FIG. 4 is an aft-facing-forward perspective view of an exemplary one of the first stage shroud panels illustrated in FIGS. 1-3 showing in more particularity the forward hook thereof including a plurality of pads and respective recesses disposed circumferentially therebetween.
Illustrated in FIG. 1 is an exemplary embodiment of a pair of turbine shrouds 10, 10b which are axisymmetrical about an axial centerline axis 12 in an aircraft gas turbine engine. The aircraft engine also includes one or more conventional compressors one of which is represented schematically by the box 14, with compressed air being channeled to a conventional combustor (not shown) in which the air is mixed with fuel and ignited for generating hot combustion gases 16 which are discharged axially therefrom.
Disposed downstream from the combustor is a conventional high pressure turbine (HPT) 18 which receives the combustion gases 16 for extracting energy therefrom. In this exemplary embodiment, the HPT 18 includes at least two stages, with the first stage including the first stage turbine shroud 10 and the second stage including the second stage turbine shroud 10b. The first and second stages include conventional first and second stage stationary turbine nozzles 20, 20b each having a plurality of circumferentially spaced apart stator vanes extending radially between outer and inner annular bands. Disposed downstream from the nozzles 20, 20b are respective pluralities of circumferentially spaced apart first and second stage turbine rotor blades 22, 22b extending radially outwardly from first and second stage rotor disks 24, 24b axisymmetrically around the centerline axis 12.
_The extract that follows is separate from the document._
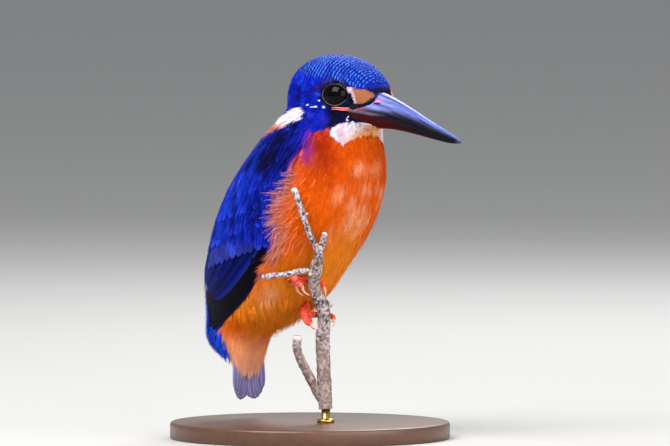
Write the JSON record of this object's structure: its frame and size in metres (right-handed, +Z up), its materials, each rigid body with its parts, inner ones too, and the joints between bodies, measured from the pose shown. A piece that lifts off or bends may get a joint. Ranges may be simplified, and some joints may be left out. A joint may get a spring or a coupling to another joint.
{
  "type": "blue-eared kingfisher",
  "caption": "Still life-size kingfisher with a dagger bill, perched upright on a cut stem that a short rod holds over a flat round base.",
  "frame": {"origin": "centre of the stand base's flat underside", "axes": "+Z up, the bird's bill points along -Y, its right side is at -X"},
  "size_m": [0.084, 0.1054, 0.1157],
  "materials": {
    "blue_plumage": "satin feather sheen",
    "azure_plumage": "silky feather sheen",
    "orange_plumage": "soft matte",
    "bill": "smooth horn with a dull gloss",
    "bill_lower": "smooth horn with a dull gloss",
    "eye": "wet gloss",
    "foot": "fine scales",
    "claw": "smooth horn",
    "bark": "dry bark with lichen",
    "base_wood": "satin varnish",
    "rod": "brushed"
  },
  "bodies": {
    "root": {"head": "blue_plumage", "neck": "blue_plumage", "breast": "orange_plumage", "belly": "orange_plumage", "rump": "azure_plumage", "undertail": "orange_plumage", "tail": "blue_plumage", "wing_right": "blue_plumage", "wing_left": "blue_plumage", "bill_upper": "bill", "bill_lower": "bill_lower", "eye_right": "eye", "eye_left": "eye", "foot_right": "foot", "foot_left": "foot", "perch_stem": "bark", "perch_twig_side": "bark", "perch_twig_upper": "bark", "perch_stub_upper": "bark", "perch_stub_lower": "bark", "stand_base": "base_wood", "stand_rod": "rod"}
  },
  "joints": []
}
The first stage turbine shroud 10 illustrated in FIG. 1 is an assembly including a corresponding portion of an annular outer stator casing 26 which provides a stationary support for the several components thereof. The outer casing 26 is axially split at a pair of adjacent first and second radial flanges 26a and 26b which complement each other and are formed as respective integral ends of the casing 26 at the splitline. An annular, one-piece shroud ring or support 28 is suspended from the casing first and second flanges 26a,b and is used in both the first and second stage shrouds 10, 10b, as well as supports the second stage nozzle 20b. The shroud support 28 is generally L-shaped in transverse section and has an annular radial support flange 30 and an integral annular forward support leg 32 which extends axially forwardly from a radially inner end of the support flange 30. The forward support leg 32 extends axially forwardly for supporting respective components of both the first and second stage turbine shrouds and the nozzle 20b.
An annular, multi-segmented first stage shroud hanger 34 is suspended from the forward, free distal end of the support 28. An annular one-piece second stage shroud ring or hanger 34B is also suspended from the aft end of the support 28 at the casing first and second flanges 26a,b and is disposed with the shroud support 28 coaxially about the centerline axis 12. The second stage shroud hanger 34b is generally Y-shaped in transverse section and has an annular radial hanger flange, and integral annular forward and aft hanger legs at a radially inner end thereof. The forward and aft legs extend axially oppositely to each other, with the forward leg having a forward hook being conventionally supported on a corresponding aft hook 32a of the forward support leg 32. The first stage shroud hanger 34 is generally H-shaped in transverse section with radially outer or top forward and aft hooks 34a, 34b being conventionally supported on a corresponding pair of forward hooks 32b and 32c at the distal forward end of the support leg 32.
A plurality of arcuate first stage shroud panels 36 are removably fixedly joined to the inner forward hanger hooks 34c, 34d by corresponding hooks. And, a plurality of arcuate second stage shroud panels 36b are removably fixedly joined to the second stage shroud hanger 34b. Each panel 36, 36b includes a radially inner surface 38, 38b which is positionable radially above tips of the respective first and second stage rotor blades 22, 22b to define respective tip clearances C therebetween.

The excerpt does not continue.